_SOURCE DATA_:

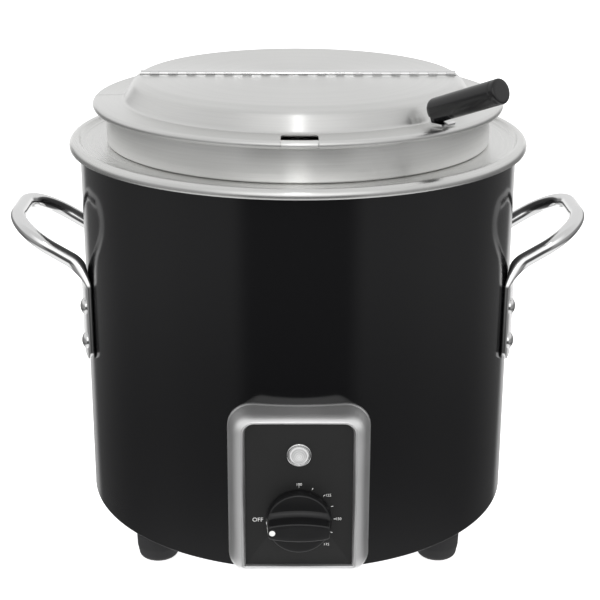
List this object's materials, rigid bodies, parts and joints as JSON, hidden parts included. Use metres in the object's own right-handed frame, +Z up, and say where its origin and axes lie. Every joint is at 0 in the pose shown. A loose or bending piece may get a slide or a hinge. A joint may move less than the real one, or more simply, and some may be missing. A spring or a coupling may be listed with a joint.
{
  "type": "soup kettle",
  "caption": "Round countertop soup kettle: a heated black shell and water well with a lift-out stainless inset, a hinged lid, side handles and a thermostat knob.",
  "frame": {"origin": "where the kettle's upright axis meets the counter, in the plane of the feet's undersides", "axes": "+Z up along the kettle's axis, -Y to the front (control panel), +X towards the right handle"},
  "size_m": [0.4004, 0.3486, 0.34],
  "materials": {
    "black_paint": "gloss black baked paint",
    "stainless_steel": "fine brushed",
    "polished_steel": "bright polished stainless steel",
    "plated_steel": "zinc plated",
    "glass_wool": "yellow mineral wool",
    "element_sheath": "dark oxidised sheath",
    "ceramic_housing": "glazed steatite",
    "dark_phenolic": "moulded phenolic",
    "copper": "bright copper",
    "lead_sleeve": "red silicone sleeve",
    "black_nylon": "moulded nylon",
    "matte_black_plate": "matte black with white print",
    "lamp_lens": "clear moulded lens",
    "foot_rubber": "moulded rubber",
    "knob_plastic": "satin black phenolic",
    "grip_plastic": "gloss black phenolic",
    "white_print": "white inlay"
  },
  "bodies": {
    "kettle": {"outer_shell": "black_paint", "water_well": "stainless_steel", "insulation_wrap": "glass_wool", "base_plate": "plated_steel", "heating_element": "element_sheath", "element_clamp": "plated_steel", "draw_stud": "plated_steel", "clamp_nut": "plated_steel", "base_nut": "plated_steel", "thermostat_body": "ceramic_housing", "thermostat_bulb": "copper", "bulb_clip": "plated_steel", "capillary_tube": "copper", "high_limit_cutout": "dark_phenolic", "terminal_block": "ceramic_housing", "supply_leads": "lead_sleeve", "cord_gland": "black_nylon", "gland_nut": "black_nylon", "control_bezel": "polished_steel", "bezel_nuts": "plated_steel", "control_plate": "matte_black_plate", "thermostat_screws": "plated_steel", "indicator_body": "polished_steel", "indicator_lens": "lamp_lens", "indicator_nut": "plated_steel", "left_handle": "polished_steel", "right_handle": "polished_steel", "left_handle_screws": "polished_steel", "right_handle_screws": "polished_steel", "handle_nuts": "plated_steel", "foot_front_left": "foot_rubber", "foot_front_right": "foot_rubber", "foot_rear_left": "foot_rubber", "foot_rear_right": "foot_rubber", "foot_screws": "plated_steel", "foot_nuts": "plated_steel", "base_screws": "plated_steel"},
    "knob": {"control_knob": "knob_plastic", "knob_pointer": "white_print", "thermostat_shaft": "plated_steel"},
    "inset": {"inset_pan": "stainless_steel"},
    "lid": {"lid_rear": "stainless_steel", "rear_hinge_leaf": "polished_steel", "hinge_pin": "polished_steel"},
    "lid_flap": {"lid_front": "stainless_steel", "front_hinge_leaf": "polished_steel", "lid_grip": "grip_plastic", "grip_bracket": "polished_steel", "grip_screw": "polished_steel", "bracket_rivets": "polished_steel"}
  },
  "joints": [
    {"name": "knob_turn", "type": "hinge", "parent": "kettle", "child": "knob", "pos_m": [0, -0.165, 0.065], "axis": [0, 1, 0], "range_deg": [0, 225]},
    {"name": "inset_lift", "type": "slide", "parent": "kettle", "child": "inset", "axis": [0, 0, 1], "range_m": [0, 0.3]},
    {"name": "lid_lift", "type": "slide", "parent": "inset", "child": "lid", "axis": [0, 0, 1], "range_m": [0, 0.15]},
    {"name": "lid_hinge", "type": "hinge", "parent": "lid", "child": "lid_flap", "pos_m": [0, 0, 0.3194], "axis": [-1, 0, 0], "range_deg": [0, 175]}
  ]
}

_WHAT IS ASKED_: Write out the full listing, keeping every line exactly as it is.

_EXERCISE RESULT_:
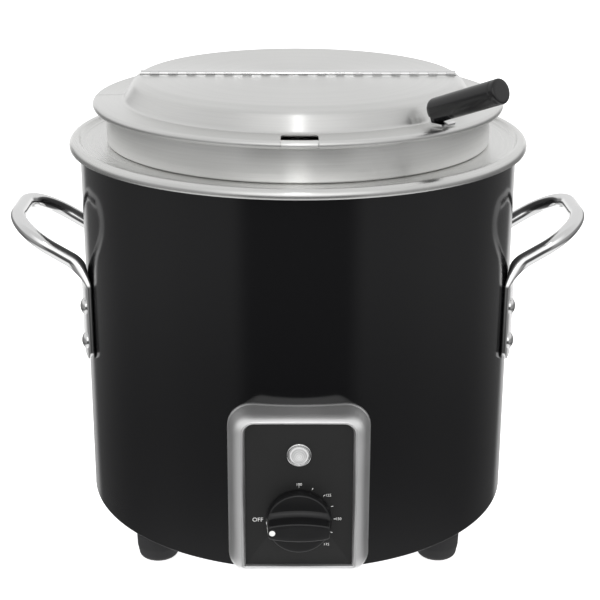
List this object's materials, rigid bodies, parts and joints as JSON, hidden parts included. Use metres in the object's own right-handed frame, +Z up, and say where its origin and axes lie. Every joint is at 0 in the pose shown. A loose or bending piece may get a slide or a hinge. A joint may move less than the real one, or more simply, and some may be missing. A spring or a coupling may be listed with a joint.
{
  "type": "soup kettle",
  "caption": "Round countertop soup kettle: a heated black shell and water well with a lift-out stainless inset, a hinged lid, side handles and a thermostat knob.",
  "frame": {"origin": "where the kettle's upright axis meets the counter, in the plane of the feet's undersides", "axes": "+Z up along the kettle's axis, -Y to the front (control panel), +X towards the right handle"},
  "size_m": [0.4004, 0.3486, 0.34],
  "materials": {
    "black_paint": "gloss black baked paint",
    "stainless_steel": "fine brushed",
    "polished_steel": "bright polished stainless steel",
    "plated_steel": "zinc plated",
    "glass_wool": "yellow mineral wool",
    "element_sheath": "dark oxidised sheath",
    "ceramic_housing": "glazed steatite",
    "dark_phenolic": "moulded phenolic",
    "copper": "bright copper",
    "lead_sleeve": "red silicone sleeve",
    "black_nylon": "moulded nylon",
    "matte_black_plate": "matte black with white print",
    "lamp_lens": "clear moulded lens",
    "foot_rubber": "moulded rubber",
    "knob_plastic": "satin black phenolic",
    "grip_plastic": "gloss black phenolic",
    "white_print": "white inlay"
  },
  "bodies": {
    "kettle": {"outer_shell": "black_paint", "water_well": "stainless_steel", "insulation_wrap": "glass_wool", "base_plate": "plated_steel", "heating_element": "element_sheath", "element_clamp": "plated_steel", "draw_stud": "plated_steel", "clamp_nut": "plated_steel", "base_nut": "plated_steel", "thermostat_body": "ceramic_housing", "thermostat_bulb": "copper", "bulb_clip": "plated_steel", "capillary_tube": "copper", "high_limit_cutout": "dark_phenolic", "terminal_block": "ceramic_housing", "supply_leads": "lead_sleeve", "cord_gland": "black_nylon", "gland_nut": "black_nylon", "control_bezel": "polished_steel", "bezel_nuts": "plated_steel", "control_plate": "matte_black_plate", "thermostat_screws": "plated_steel", "indicator_body": "polished_steel", "indicator_lens": "lamp_lens", "indicator_nut": "plated_steel", "left_handle": "polished_steel", "right_handle": "polished_steel", "left_handle_screws": "polished_steel", "right_handle_screws": "polished_steel", "handle_nuts": "plated_steel", "foot_front_left": "foot_rubber", "foot_front_right": "foot_rubber", "foot_rear_left": "foot_rubber", "foot_rear_right": "foot_rubber", "foot_screws": "plated_steel", "foot_nuts": "plated_steel", "base_screws": "plated_steel"},
    "knob": {"control_knob": "knob_plastic", "knob_pointer": "white_print", "thermostat_shaft": "plated_steel"},
    "inset": {"inset_pan": "stainless_steel"},
    "lid": {"lid_rear": "stainless_steel", "rear_hinge_leaf": "polished_steel", "hinge_pin": "polished_steel"},
    "lid_flap": {"lid_front": "stainless_steel", "front_hinge_leaf": "polished_steel", "lid_grip": "grip_plastic", "grip_bracket": "polished_steel", "grip_screw": "polished_steel", "bracket_rivets": "polished_steel"}
  },
  "joints": [
    {"name": "knob_turn", "type": "hinge", "parent": "kettle", "child": "knob", "pos_m": [0, -0.165, 0.065], "axis": [0, 1, 0], "range_deg": [0, 225]},
    {"name": "inset_lift", "type": "slide", "parent": "kettle", "child": "inset", "axis": [0, 0, 1], "range_m": [0, 0.3]},
    {"name": "lid_lift", "type": "slide", "parent": "inset", "child": "lid", "axis": [0, 0, 1], "range_m": [0, 0.15]},
    {"name": "lid_hinge", "type": "hinge", "parent": "lid", "child": "lid_flap", "pos_m": [0, 0, 0.3194], "axis": [-1, 0, 0], "range_deg": [0, 175]}
  ]
}